» **WHAT YOU SHOULD DO**:
Take the entries below and reproduce them word for word.

» **DATASET EXTRACT**:
——

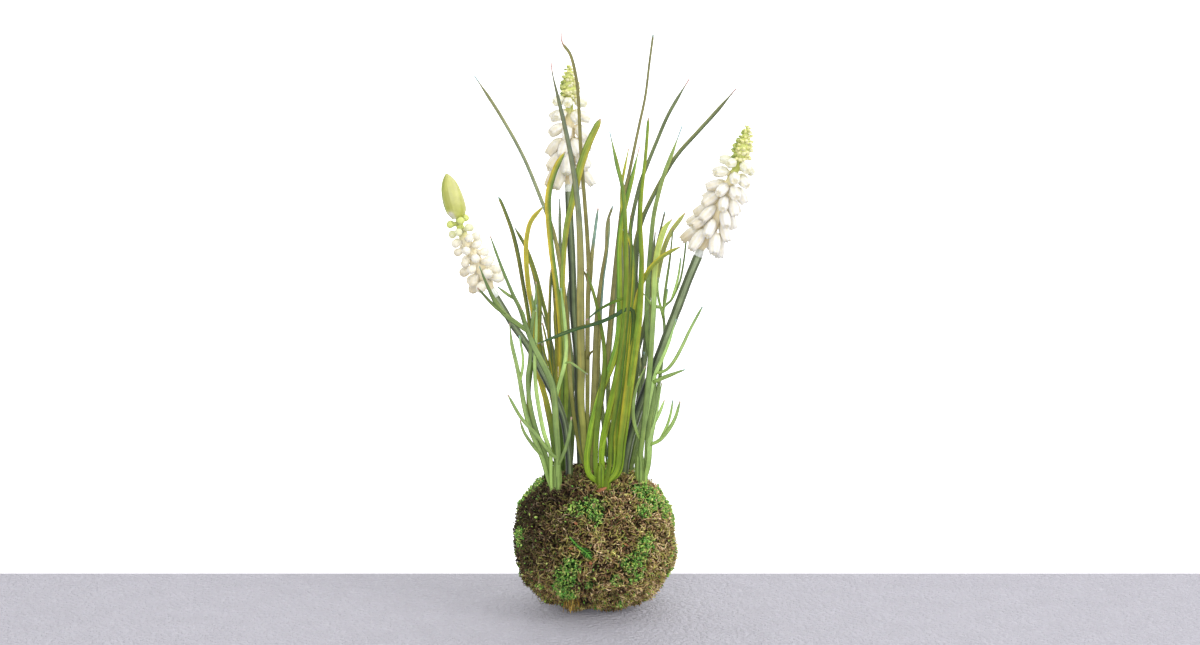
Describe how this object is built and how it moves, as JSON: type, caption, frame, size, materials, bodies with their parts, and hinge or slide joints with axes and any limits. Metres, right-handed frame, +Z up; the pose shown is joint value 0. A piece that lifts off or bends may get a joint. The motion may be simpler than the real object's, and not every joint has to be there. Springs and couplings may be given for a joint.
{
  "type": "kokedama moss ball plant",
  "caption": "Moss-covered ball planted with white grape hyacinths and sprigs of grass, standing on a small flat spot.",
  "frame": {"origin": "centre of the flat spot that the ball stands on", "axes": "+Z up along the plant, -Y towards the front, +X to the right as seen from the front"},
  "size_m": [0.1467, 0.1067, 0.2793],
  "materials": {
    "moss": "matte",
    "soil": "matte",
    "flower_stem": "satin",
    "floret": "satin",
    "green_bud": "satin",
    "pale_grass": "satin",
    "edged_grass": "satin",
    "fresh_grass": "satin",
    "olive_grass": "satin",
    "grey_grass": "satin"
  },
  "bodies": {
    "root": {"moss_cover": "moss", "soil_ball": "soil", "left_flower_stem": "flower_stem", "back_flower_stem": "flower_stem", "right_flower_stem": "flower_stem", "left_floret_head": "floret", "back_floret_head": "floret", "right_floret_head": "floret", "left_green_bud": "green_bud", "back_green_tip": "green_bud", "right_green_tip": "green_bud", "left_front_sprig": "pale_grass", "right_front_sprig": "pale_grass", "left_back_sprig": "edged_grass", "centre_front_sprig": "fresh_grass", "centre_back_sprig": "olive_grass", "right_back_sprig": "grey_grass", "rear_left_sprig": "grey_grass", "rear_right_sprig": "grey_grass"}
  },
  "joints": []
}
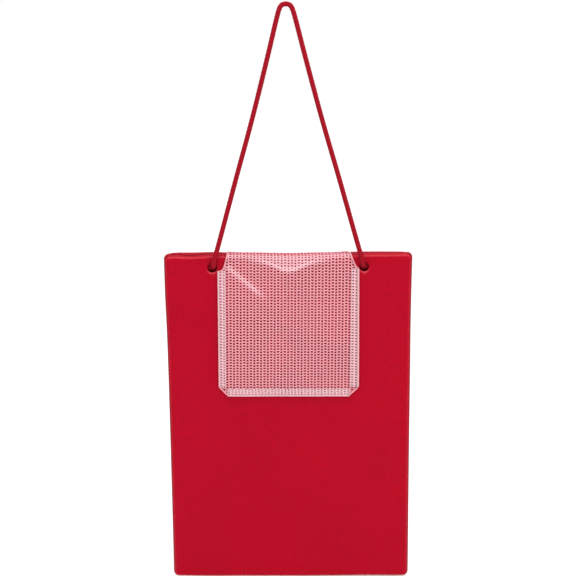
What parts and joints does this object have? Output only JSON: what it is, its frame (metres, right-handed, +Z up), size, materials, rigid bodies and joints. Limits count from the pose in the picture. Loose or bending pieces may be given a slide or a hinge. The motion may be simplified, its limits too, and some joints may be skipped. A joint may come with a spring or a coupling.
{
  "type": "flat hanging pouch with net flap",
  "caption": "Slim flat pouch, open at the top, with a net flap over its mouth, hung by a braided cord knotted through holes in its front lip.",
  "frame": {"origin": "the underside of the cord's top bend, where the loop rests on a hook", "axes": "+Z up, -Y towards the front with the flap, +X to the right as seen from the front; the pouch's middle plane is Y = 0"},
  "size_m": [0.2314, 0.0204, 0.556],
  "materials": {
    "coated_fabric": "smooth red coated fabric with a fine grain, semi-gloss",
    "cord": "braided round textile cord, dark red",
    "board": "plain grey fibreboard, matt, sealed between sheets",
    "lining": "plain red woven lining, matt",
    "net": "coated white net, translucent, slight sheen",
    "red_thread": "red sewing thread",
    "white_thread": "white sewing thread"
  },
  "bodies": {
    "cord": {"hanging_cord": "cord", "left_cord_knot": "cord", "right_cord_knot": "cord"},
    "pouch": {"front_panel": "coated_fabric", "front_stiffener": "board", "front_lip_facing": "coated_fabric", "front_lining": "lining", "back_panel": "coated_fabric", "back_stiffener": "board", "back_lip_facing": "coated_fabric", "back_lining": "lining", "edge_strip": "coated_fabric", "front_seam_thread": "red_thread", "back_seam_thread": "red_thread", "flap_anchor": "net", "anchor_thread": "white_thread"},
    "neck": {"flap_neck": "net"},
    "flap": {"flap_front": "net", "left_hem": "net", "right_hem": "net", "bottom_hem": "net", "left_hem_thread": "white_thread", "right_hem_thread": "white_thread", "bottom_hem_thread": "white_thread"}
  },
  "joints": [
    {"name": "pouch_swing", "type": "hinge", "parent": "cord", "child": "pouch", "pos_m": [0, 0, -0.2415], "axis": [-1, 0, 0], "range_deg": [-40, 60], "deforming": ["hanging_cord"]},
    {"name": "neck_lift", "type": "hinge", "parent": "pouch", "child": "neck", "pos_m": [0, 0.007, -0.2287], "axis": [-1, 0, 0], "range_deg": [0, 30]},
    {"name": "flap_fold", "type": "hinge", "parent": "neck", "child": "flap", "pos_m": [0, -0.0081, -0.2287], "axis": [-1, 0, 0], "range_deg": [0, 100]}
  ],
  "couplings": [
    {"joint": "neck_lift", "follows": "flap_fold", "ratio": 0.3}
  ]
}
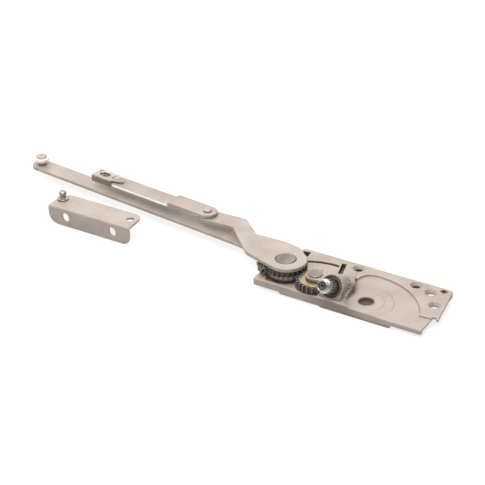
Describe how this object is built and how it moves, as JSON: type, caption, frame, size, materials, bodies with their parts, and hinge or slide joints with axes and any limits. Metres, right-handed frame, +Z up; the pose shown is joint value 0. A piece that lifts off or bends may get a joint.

——

» **PROBLEM SOLUTION**:
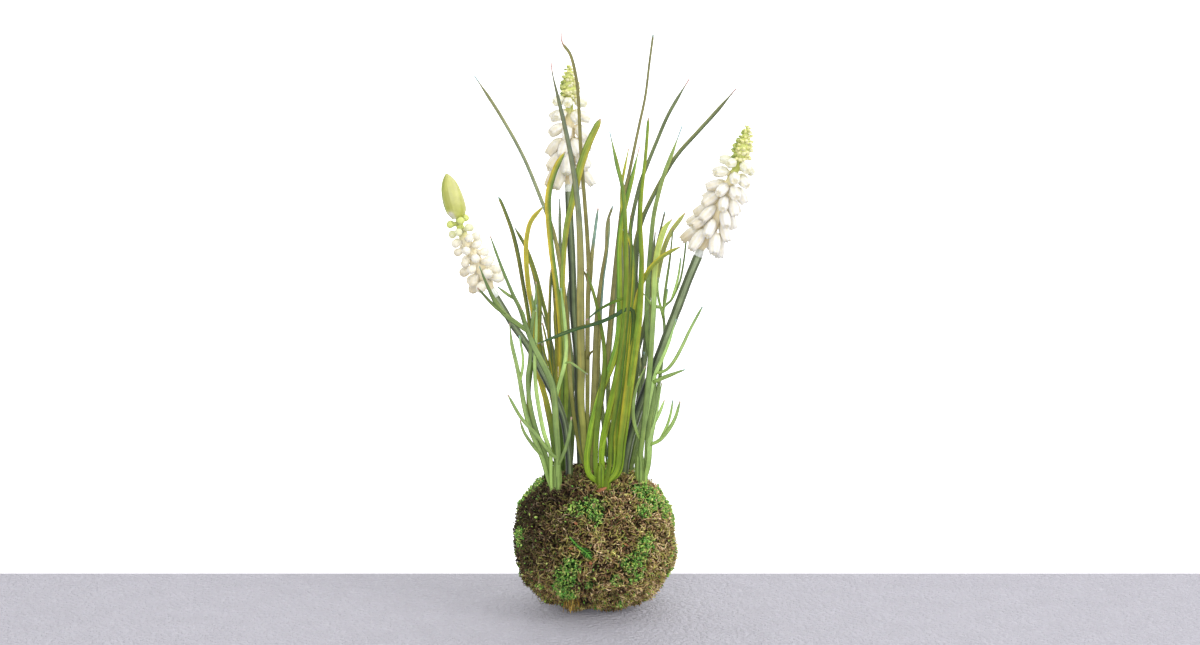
Describe how this object is built and how it moves, as JSON: type, caption, frame, size, materials, bodies with their parts, and hinge or slide joints with axes and any limits. Metres, right-handed frame, +Z up; the pose shown is joint value 0. A piece that lifts off or bends may get a joint. The motion may be simpler than the real object's, and not every joint has to be there. Springs and couplings may be given for a joint.
{
  "type": "kokedama moss ball plant",
  "caption": "Moss-covered ball planted with white grape hyacinths and sprigs of grass, standing on a small flat spot.",
  "frame": {"origin": "centre of the flat spot that the ball stands on", "axes": "+Z up along the plant, -Y towards the front, +X to the right as seen from the front"},
  "size_m": [0.1467, 0.1067, 0.2793],
  "materials": {
    "moss": "matte",
    "soil": "matte",
    "flower_stem": "satin",
    "floret": "satin",
    "green_bud": "satin",
    "pale_grass": "satin",
    "edged_grass": "satin",
    "fresh_grass": "satin",
    "olive_grass": "satin",
    "grey_grass": "satin"
  },
  "bodies": {
    "root": {"moss_cover": "moss", "soil_ball": "soil", "left_flower_stem": "flower_stem", "back_flower_stem": "flower_stem", "right_flower_stem": "flower_stem", "left_floret_head": "floret", "back_floret_head": "floret", "right_floret_head": "floret", "left_green_bud": "green_bud", "back_green_tip": "green_bud", "right_green_tip": "green_bud", "left_front_sprig": "pale_grass", "right_front_sprig": "pale_grass", "left_back_sprig": "edged_grass", "centre_front_sprig": "fresh_grass", "centre_back_sprig": "olive_grass", "right_back_sprig": "grey_grass", "rear_left_sprig": "grey_grass", "rear_right_sprig": "grey_grass"}
  },
  "joints": []
}
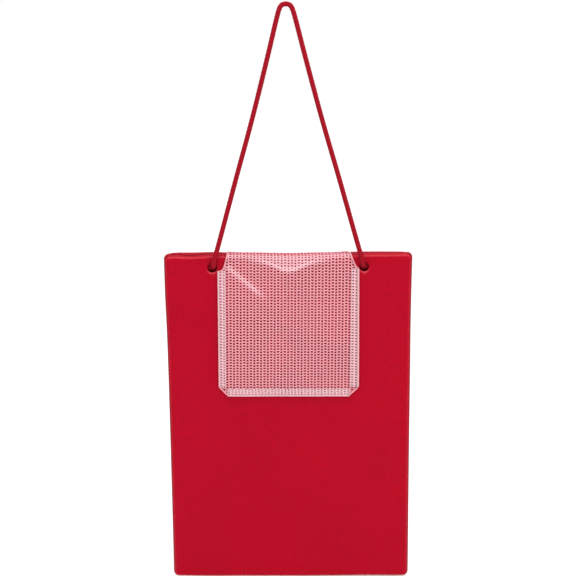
What parts and joints does this object have? Output only JSON: what it is, its frame (metres, right-handed, +Z up), size, materials, rigid bodies and joints. Limits count from the pose in the picture. Loose or bending pieces may be given a slide or a hinge. The motion may be simplified, its limits too, and some joints may be skipped. A joint may come with a spring or a coupling.
{
  "type": "flat hanging pouch with net flap",
  "caption": "Slim flat pouch, open at the top, with a net flap over its mouth, hung by a braided cord knotted through holes in its front lip.",
  "frame": {"origin": "the underside of the cord's top bend, where the loop rests on a hook", "axes": "+Z up, -Y towards the front with the flap, +X to the right as seen from the front; the pouch's middle plane is Y = 0"},
  "size_m": [0.2314, 0.0204, 0.556],
  "materials": {
    "coated_fabric": "smooth red coated fabric with a fine grain, semi-gloss",
    "cord": "braided round textile cord, dark red",
    "board": "plain grey fibreboard, matt, sealed between sheets",
    "lining": "plain red woven lining, matt",
    "net": "coated white net, translucent, slight sheen",
    "red_thread": "red sewing thread",
    "white_thread": "white sewing thread"
  },
  "bodies": {
    "cord": {"hanging_cord": "cord", "left_cord_knot": "cord", "right_cord_knot": "cord"},
    "pouch": {"front_panel": "coated_fabric", "front_stiffener": "board", "front_lip_facing": "coated_fabric", "front_lining": "lining", "back_panel": "coated_fabric", "back_stiffener": "board", "back_lip_facing": "coated_fabric", "back_lining": "lining", "edge_strip": "coated_fabric", "front_seam_thread": "red_thread", "back_seam_thread": "red_thread", "flap_anchor": "net", "anchor_thread": "white_thread"},
    "neck": {"flap_neck": "net"},
    "flap": {"flap_front": "net", "left_hem": "net", "right_hem": "net", "bottom_hem": "net", "left_hem_thread": "white_thread", "right_hem_thread": "white_thread", "bottom_hem_thread": "white_thread"}
  },
  "joints": [
    {"name": "pouch_swing", "type": "hinge", "parent": "cord", "child": "pouch", "pos_m": [0, 0, -0.2415], "axis": [-1, 0, 0], "range_deg": [-40, 60], "deforming": ["hanging_cord"]},
    {"name": "neck_lift", "type": "hinge", "parent": "pouch", "child": "neck", "pos_m": [0, 0.007, -0.2287], "axis": [-1, 0, 0], "range_deg": [0, 30]},
    {"name": "flap_fold", "type": "hinge", "parent": "neck", "child": "flap", "pos_m": [0, -0.0081, -0.2287], "axis": [-1, 0, 0], "range_deg": [0, 100]}
  ],
  "couplings": [
    {"joint": "neck_lift", "follows": "flap_fold", "ratio": 0.3}
  ]
}
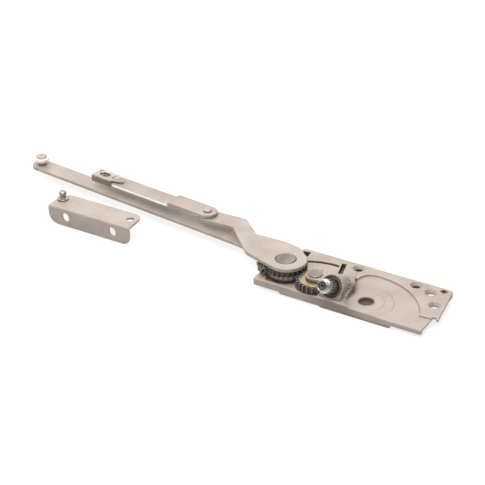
Describe how this object is built and how it moves, as JSON: type, caption, frame, size, materials, bodies with their parts, and hinge or slide joints with axes and any limits. Metres, right-handed frame, +Z up; the pose shown is joint value 0. A piece that lifts off or bends may get a joint.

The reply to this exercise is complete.